United States historic place

Pulaski Park is a city park along the Connecticut River in Holyoke, Massachusetts. Originally called Prospect Park when it was laid out in 1884, it was given its present name in 1939 in honor of American Revolutionary War hero Casimir Pulaski, for whom there is a memorial in the park's center. The original 5.1 acre park was designed by the Olmsted Brothers landscape design firm.

==Description==
The park's northern border is a crescent-shaped stretch of the Connecticut River. The shore is lined by a long concrete wall (built 1905–1910), which is interrupted every ten feet by a squat pier, and by four lookouts that jut over the embankment. A concrete promenade runs along the wall, providing views of the river. The southern edge of the park abuts the properties that line the north side of St. Kolbe Street. South and east of the historic core of the park lies Feldman Park, an adjoining city property that consists primarily of sports fields. On the west end of the park is another small park area with tennis courts. The center of the park has a small garden enclosed by a wrought iron fence, in which is a boulder on which is mounted a bronze plaque memorializing Casimir Pulaski. The historic core of the park was listed on the National Register of Historic Places in 2004.

==History==
When the city of Holyoke was laid out in the 1840s, the parcel of land that became the park was not immediately identified for use as such. The area, which did not have a defined use in early plans, became known as "The Patch", and was an area where Irish immigrant workers who built the city's canals and infrastructure built a shantytown. The grid of city streets ended at the area's southern boundary, a street named Prospect Street, as it was built out during the second half of the 19th century. Sometime between 1865 and 1884 the area was cleared of shanties, and informal use of the area as a park began. The city's many Irish residents referred to it as "Kerry Park", after County Kerry and the green views of the surrounding area the park afforded.
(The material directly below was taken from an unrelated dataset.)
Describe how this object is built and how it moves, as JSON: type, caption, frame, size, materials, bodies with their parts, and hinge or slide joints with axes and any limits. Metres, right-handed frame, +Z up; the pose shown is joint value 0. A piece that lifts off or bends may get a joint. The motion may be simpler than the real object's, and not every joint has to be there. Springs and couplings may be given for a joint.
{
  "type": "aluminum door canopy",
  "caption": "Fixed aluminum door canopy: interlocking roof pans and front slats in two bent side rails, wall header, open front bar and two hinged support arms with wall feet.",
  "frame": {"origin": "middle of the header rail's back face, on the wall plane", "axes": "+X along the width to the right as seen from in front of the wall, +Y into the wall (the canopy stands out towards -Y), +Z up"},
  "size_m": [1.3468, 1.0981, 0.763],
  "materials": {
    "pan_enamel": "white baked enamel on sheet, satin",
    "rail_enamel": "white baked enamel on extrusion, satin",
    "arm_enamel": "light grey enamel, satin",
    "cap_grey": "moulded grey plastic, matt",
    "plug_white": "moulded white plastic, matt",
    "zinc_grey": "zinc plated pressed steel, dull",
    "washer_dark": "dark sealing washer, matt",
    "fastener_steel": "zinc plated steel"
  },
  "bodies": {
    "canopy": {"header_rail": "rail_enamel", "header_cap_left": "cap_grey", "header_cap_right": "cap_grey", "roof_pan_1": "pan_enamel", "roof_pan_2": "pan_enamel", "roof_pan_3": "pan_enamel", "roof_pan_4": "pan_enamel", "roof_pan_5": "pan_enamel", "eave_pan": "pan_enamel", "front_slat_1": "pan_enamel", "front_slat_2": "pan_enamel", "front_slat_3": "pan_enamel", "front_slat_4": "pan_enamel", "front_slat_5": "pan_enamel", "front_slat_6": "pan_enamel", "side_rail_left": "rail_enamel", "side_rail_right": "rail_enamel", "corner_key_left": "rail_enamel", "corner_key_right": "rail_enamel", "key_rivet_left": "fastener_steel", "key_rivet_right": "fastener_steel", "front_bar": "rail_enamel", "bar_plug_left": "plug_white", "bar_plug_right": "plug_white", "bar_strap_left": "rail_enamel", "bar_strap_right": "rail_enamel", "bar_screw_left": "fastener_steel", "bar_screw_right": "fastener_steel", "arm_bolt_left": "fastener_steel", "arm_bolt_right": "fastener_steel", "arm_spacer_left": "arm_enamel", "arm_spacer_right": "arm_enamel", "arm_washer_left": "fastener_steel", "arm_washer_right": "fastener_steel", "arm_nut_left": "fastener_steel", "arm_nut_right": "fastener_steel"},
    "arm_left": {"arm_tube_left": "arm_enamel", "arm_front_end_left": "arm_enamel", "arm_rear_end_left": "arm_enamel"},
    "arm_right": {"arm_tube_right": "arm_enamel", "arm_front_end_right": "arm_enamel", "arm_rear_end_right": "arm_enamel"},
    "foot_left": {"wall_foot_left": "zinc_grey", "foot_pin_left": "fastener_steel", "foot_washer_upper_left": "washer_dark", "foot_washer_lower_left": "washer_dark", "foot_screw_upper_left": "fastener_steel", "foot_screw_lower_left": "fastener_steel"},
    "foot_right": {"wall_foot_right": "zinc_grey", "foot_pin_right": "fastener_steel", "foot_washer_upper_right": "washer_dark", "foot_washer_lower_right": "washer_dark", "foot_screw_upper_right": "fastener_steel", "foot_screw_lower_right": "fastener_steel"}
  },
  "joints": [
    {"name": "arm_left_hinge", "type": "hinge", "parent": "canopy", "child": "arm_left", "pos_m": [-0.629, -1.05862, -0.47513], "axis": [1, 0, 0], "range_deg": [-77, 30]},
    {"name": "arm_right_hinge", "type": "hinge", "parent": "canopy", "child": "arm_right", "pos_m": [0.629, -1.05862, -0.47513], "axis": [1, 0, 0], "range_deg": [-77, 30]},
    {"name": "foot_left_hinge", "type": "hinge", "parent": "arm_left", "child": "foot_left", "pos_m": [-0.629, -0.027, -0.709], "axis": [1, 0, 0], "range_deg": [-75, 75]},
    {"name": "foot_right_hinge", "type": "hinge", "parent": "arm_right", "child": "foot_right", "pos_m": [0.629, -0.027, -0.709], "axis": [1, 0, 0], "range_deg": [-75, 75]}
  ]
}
In 1884 the Holyoke Water Power Company, owner of the land, gave it to the city, and its formal existence as Prospect Park began. Between 1884 and 1898 the park's paths were laid out, and landscaping and planting took place. Features built in this time that have not survived include a bandstand and an ornamental pump house used to bring water up from a spring in the river embankment. The park edge along the river was lined with a wooden fence. In a 1901 review of the park, John C. Olmsted recommended the construction of a more permanent retaining wall with either wrought iron railing or stone parapet; this suggestion led to the construction of the existing concrete wall. Olmsted also recommended changes to the landscaping to improve the park's appearance.
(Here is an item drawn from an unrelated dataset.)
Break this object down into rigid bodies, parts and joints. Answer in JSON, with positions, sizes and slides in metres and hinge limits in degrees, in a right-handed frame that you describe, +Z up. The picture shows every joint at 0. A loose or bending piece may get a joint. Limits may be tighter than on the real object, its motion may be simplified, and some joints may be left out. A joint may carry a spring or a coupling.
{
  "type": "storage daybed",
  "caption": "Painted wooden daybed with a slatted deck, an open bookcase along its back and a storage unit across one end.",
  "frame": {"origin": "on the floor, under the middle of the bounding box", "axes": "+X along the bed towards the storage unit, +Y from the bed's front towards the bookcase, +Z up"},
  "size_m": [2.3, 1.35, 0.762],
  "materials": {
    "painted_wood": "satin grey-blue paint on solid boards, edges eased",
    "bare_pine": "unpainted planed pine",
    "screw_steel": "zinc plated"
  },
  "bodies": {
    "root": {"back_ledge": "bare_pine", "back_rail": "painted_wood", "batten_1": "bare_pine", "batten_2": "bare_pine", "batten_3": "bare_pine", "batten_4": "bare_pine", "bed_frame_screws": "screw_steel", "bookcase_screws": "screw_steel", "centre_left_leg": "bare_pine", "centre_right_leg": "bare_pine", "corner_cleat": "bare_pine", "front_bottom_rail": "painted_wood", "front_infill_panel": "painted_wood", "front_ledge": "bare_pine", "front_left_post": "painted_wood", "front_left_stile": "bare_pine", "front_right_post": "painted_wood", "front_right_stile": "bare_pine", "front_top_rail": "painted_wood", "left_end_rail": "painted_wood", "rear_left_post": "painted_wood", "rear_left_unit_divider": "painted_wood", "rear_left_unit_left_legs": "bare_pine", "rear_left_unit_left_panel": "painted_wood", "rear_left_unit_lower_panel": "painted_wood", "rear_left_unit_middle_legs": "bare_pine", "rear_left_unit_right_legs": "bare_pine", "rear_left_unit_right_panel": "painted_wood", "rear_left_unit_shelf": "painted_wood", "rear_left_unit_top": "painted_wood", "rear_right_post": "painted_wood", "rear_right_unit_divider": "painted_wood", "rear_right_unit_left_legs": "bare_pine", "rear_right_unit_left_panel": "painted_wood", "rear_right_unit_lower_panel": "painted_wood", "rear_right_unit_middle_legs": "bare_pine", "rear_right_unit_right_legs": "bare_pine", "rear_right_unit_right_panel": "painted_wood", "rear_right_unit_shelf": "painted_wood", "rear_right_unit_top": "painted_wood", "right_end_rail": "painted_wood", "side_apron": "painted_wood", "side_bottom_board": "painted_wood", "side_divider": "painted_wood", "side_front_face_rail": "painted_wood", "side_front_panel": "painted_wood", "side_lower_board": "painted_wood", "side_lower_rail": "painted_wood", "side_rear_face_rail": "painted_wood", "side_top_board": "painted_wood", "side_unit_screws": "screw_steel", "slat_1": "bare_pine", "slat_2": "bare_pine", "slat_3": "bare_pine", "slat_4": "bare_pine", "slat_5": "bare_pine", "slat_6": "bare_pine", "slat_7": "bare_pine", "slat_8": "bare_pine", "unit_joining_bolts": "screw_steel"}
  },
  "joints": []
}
By the mid-20th century the area surrounding the park became characterized by the city's Polish population. On May 7, 1939 the park was renamed after Casimir Pulaski in ceremonies featuring a parade from Mater Dolorosa to the park with more than 500 people in attendance representing local Polish community organizations. In addition to city and state officials, one John Lazarewicz, an official from the Polish Consulate in New York City also presided over the ceremony. One of Holyoke's native sons, Polish-American historian Edward Pinkowski, would later re-discover Pulaski's forgotten burial site in Savannah, Georgia, in 1996.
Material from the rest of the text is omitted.